■ **Stated exercise**: Output exactly the lines from the first one down to the line containing "peg_top = neck_top + CRYSTAL_PEG_REACH", inclusive.

CAD and scene scripts
__________
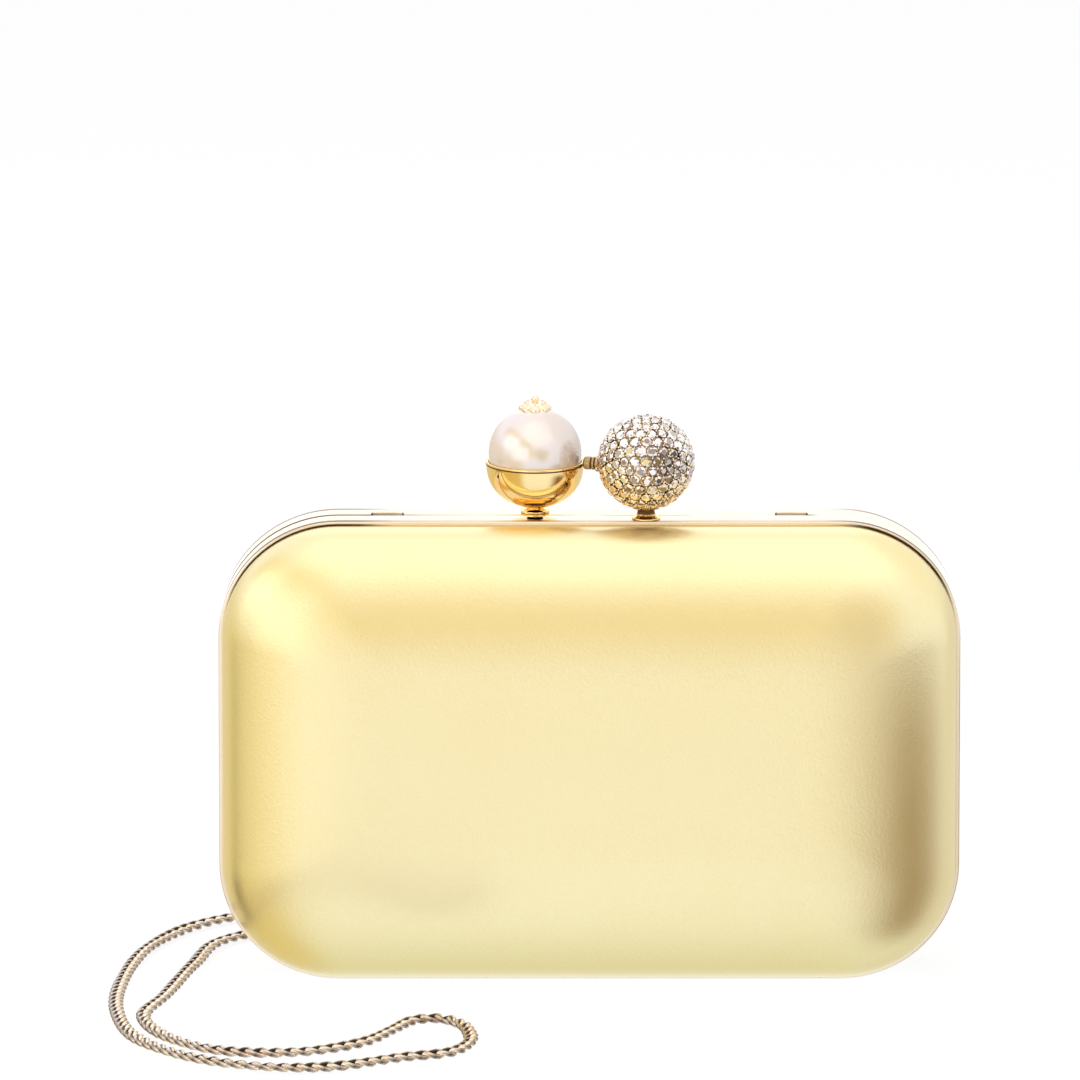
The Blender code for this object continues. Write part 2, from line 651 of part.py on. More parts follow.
def make_crystal_side(materials):
    place = Vector((CRYSTAL_X, -BAND_MIDDLE, CASE_HEIGHT))
    towards = Vector((PEARL_X, BAND_MIDDLE, 0)) - Vector((CRYSTAL_X, -BAND_MIDDLE, 0))
    turn = Matrix.Rotation(atan2(towards.y, towards.x), 4, "Z") @ Matrix.Rotation(pi / 2, 4, "Y")

    ball = add_object("crystal_ball", stone_ball_mesh("crystal_ball"), materials["crystal"])
    ball.data.shade_flat()
    ball.location = place + Vector((0, 0, CRYSTAL_LIFT))
    neck_top = CRYSTAL_LIFT - CRYSTAL_RADIUS - SEAT_GAP
    peg_top = neck_top + CRYSTAL_PEG_REACH

    hole = bmesh.new()
    low = neck_top - OVERRUN
    high = peg_top + SEAT_GAP
    middle = upright(0, 0, (low + high) / 2)
    cylinder_into(hole, CRYSTAL_PEG_RADIUS + SEAT_GAP, high - low, middle, SMALL_STEPS)
    cutter = add_object("crystal_peg_hole", mesh_from("crystal_peg_hole", hole))
    cutter.location = place
    change(ball, cutter)

    root = CRYSTAL_RADIUS + SEAT_GAP
    hole = bmesh.new()
    length = FINGER_TENON + SEAT_GAP + OVERRUN
    middle = upright(0, 0, root - FINGER_TENON - SEAT_GAP + length / 2)
    cylinder_into(hole, FINGER_TENON_RADIUS + SEAT_GAP, length, turn @ middle, SMALL_STEPS)
    cutter = add_object("crystal_tenon_hole", mesh_from("crystal_tenon_hole", hole))
    cutter.location = place + Vector((0, 0, FINGER_LIFT))
    change(ball, cutter)

    top = SEAT_GAP + ESCUTCHEON_HEIGHT
    bore = SCREW_RADIUS + SEAT_GAP
    profile = [
        (ESCUTCHEON_TOP_RADIUS, top),
        ((ESCUTCHEON_TOP_RADIUS + FOOT_RADIUS) / 2, (top + 2 * (SEAT_GAP + ESCUTCHEON_EDGE)) / 3),
        (FOOT_RADIUS, SEAT_GAP + ESCUTCHEON_EDGE),
        (FOOT_RADIUS, SEAT_GAP),
        (bore, SEAT_GAP),
        (bore, top),
    ]
    escutcheon = turned("crystal_escutcheon", profile, materials["metal"], SMALL_STEPS, ring=True)
    escutcheon.location = place

    neck_foot = top + SEAT_GAP
    profile = [
        (0, peg_top),
        (CRYSTAL_PEG_RADIUS, peg_top),
        (CRYSTAL_PEG_RADIUS, neck_top),
        (CRYSTAL_NECK_RADIUS, neck_top),
        (CRYSTAL_WAIST_RADIUS, (neck_top + neck_foot) / 2),
    ] + screw_end(CRYSTAL_NECK_RADIUS, neck_foot)
    post = turned("crystal_post", profile, materials["metal"], SMALL_STEPS)
    post.location = place

    tip = hypot(towards.x, towards.y) - CUP_RADIUS - SEAT_GAP
    finger = turned("crystal_finger", finger_profile(root, tip), materials["metal"], PIN_STEPS)
    finger.matrix_world = Matrix.Translation(place + Vector((0, 0, FINGER_LIFT))) @ turn
    make_fixings("crystal", CRYSTAL_X, FRONT, materials["steel"])


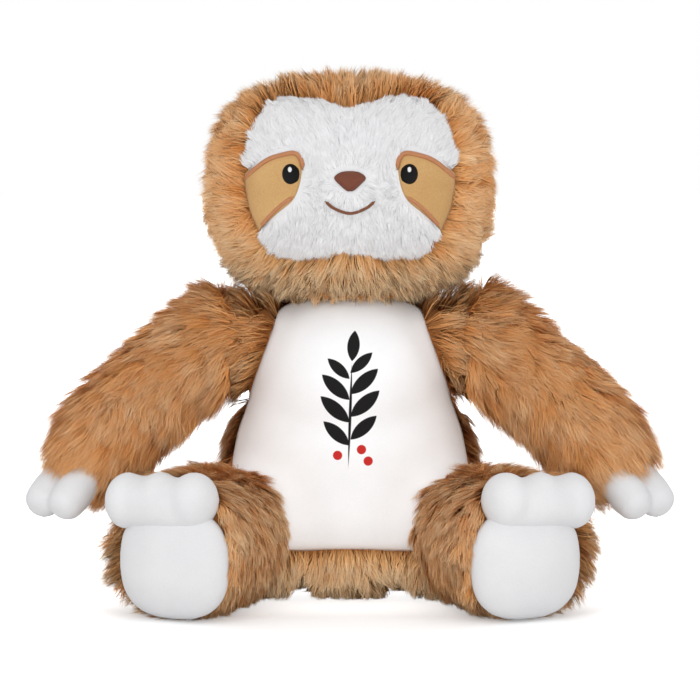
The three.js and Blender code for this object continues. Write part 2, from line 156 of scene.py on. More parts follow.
tummy_outline = [(0, 0), (0.62, 0), (0.84, 0.1), (0.97, 0.24), (1, 0.39), (0.92, 0.52), (0.82, 0.63),
                 (0.66, 0.82), (0.52, 0.96), (0, 1)]
tummy_half_width, tummy_low, tummy_high = 66 * mm, 27 * mm, 168 * mm
tummy_depth = 4 * mm
face_outline = [(0, 0.86), (0.3, 0.97), (0.6, 0.99), (0.82, 0.8), (0.94, 0.28), (0.93, -0.22), (0.81, -0.66),
                (0.66, -0.9), (0.35, -0.95), (0, -0.86)]
face_half_width, face_half_height, face_height = 56 * mm, 40.5 * mm, 222.5 * mm
patch_shape = [(-0.79, 0.5), (-0.6, 0.98), (0.1, 0.82), (0.9, 0.32), (1.3, -0.1), (0.6, -1.2), (0.3, -0.98),
               (-0.1, -0.64), (-0.6, -0.2)]
patch_middle, patch_half = (40 * mm, 218 * mm), (19 * mm, 20 * mm)


def sided(point, side):
    return Vector((point[0] * side, point[1], point[2]))


# %% [markdown]
# ## Shader maths in plain Python
# A material's nodes are wired here as expressions. `Wire` wraps a socket, so that `1 - mask * 0.4` adds its
# Math nodes by itself, and `NodeTree.node` adds any other node from its type, its settings and its inputs.

# %% Wrap a socket
class Wire:
    def __init__(self, nodes, socket):
        self.nodes, self.socket = nodes, socket

    def math(self, operation, *others, clamp=False):
        settings = {"operation": operation, "use_clamp": clamp}
        return self.nodes.node("ShaderNodeMath", settings, dict(enumerate((self, *others))))[0]

    def __add__(self, other):
        return self.math("ADD", other)

    __radd__ = __add__

    def __sub__(self, other):
        return self.math("SUBTRACT", other)

    def __rsub__(self, other):
        return (self * -1).math("ADD", other)

    def __mul__(self, other):
        return self.math("MULTIPLY", other)

    __rmul__ = __mul__

    def between(self, low, high):
        return ((self - low) * (1 / (high - low))).math("ADD", 0, clamp=True)


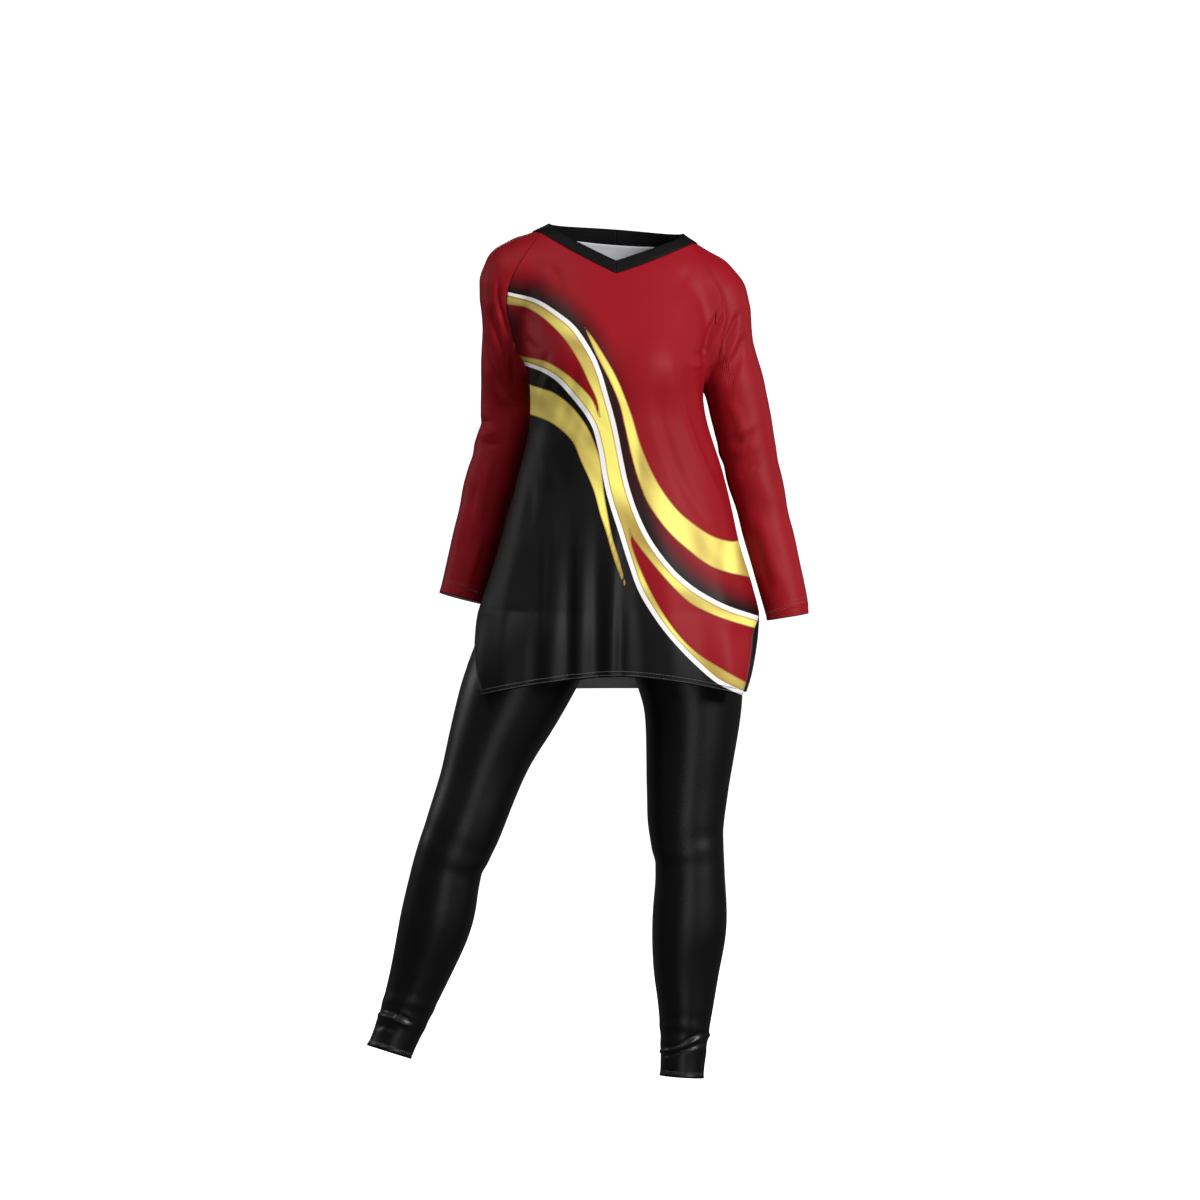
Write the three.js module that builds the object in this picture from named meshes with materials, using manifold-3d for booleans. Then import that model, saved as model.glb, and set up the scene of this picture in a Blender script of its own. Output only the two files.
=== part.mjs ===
__________
■ **Exercise output**:
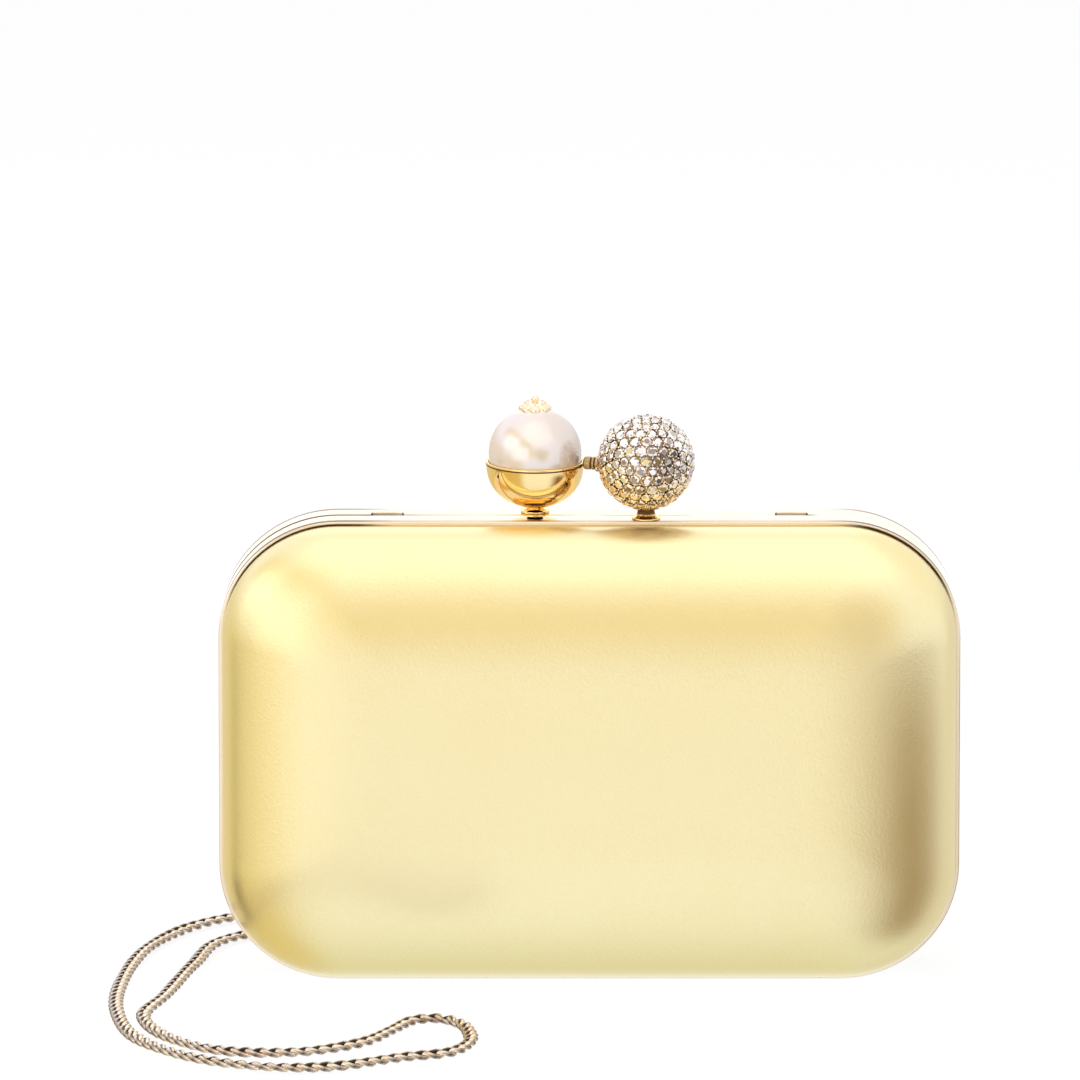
The Blender code for this object continues. Write part 2, from line 651 of part.py on. More parts follow.
def make_crystal_side(materials):
    place = Vector((CRYSTAL_X, -BAND_MIDDLE, CASE_HEIGHT))
    towards = Vector((PEARL_X, BAND_MIDDLE, 0)) - Vector((CRYSTAL_X, -BAND_MIDDLE, 0))
    turn = Matrix.Rotation(atan2(towards.y, towards.x), 4, "Z") @ Matrix.Rotation(pi / 2, 4, "Y")

    ball = add_object("crystal_ball", stone_ball_mesh("crystal_ball"), materials["crystal"])
    ball.data.shade_flat()
    ball.location = place + Vector((0, 0, CRYSTAL_LIFT))
    neck_top = CRYSTAL_LIFT - CRYSTAL_RADIUS - SEAT_GAP
    peg_top = neck_top + CRYSTAL_PEG_REACH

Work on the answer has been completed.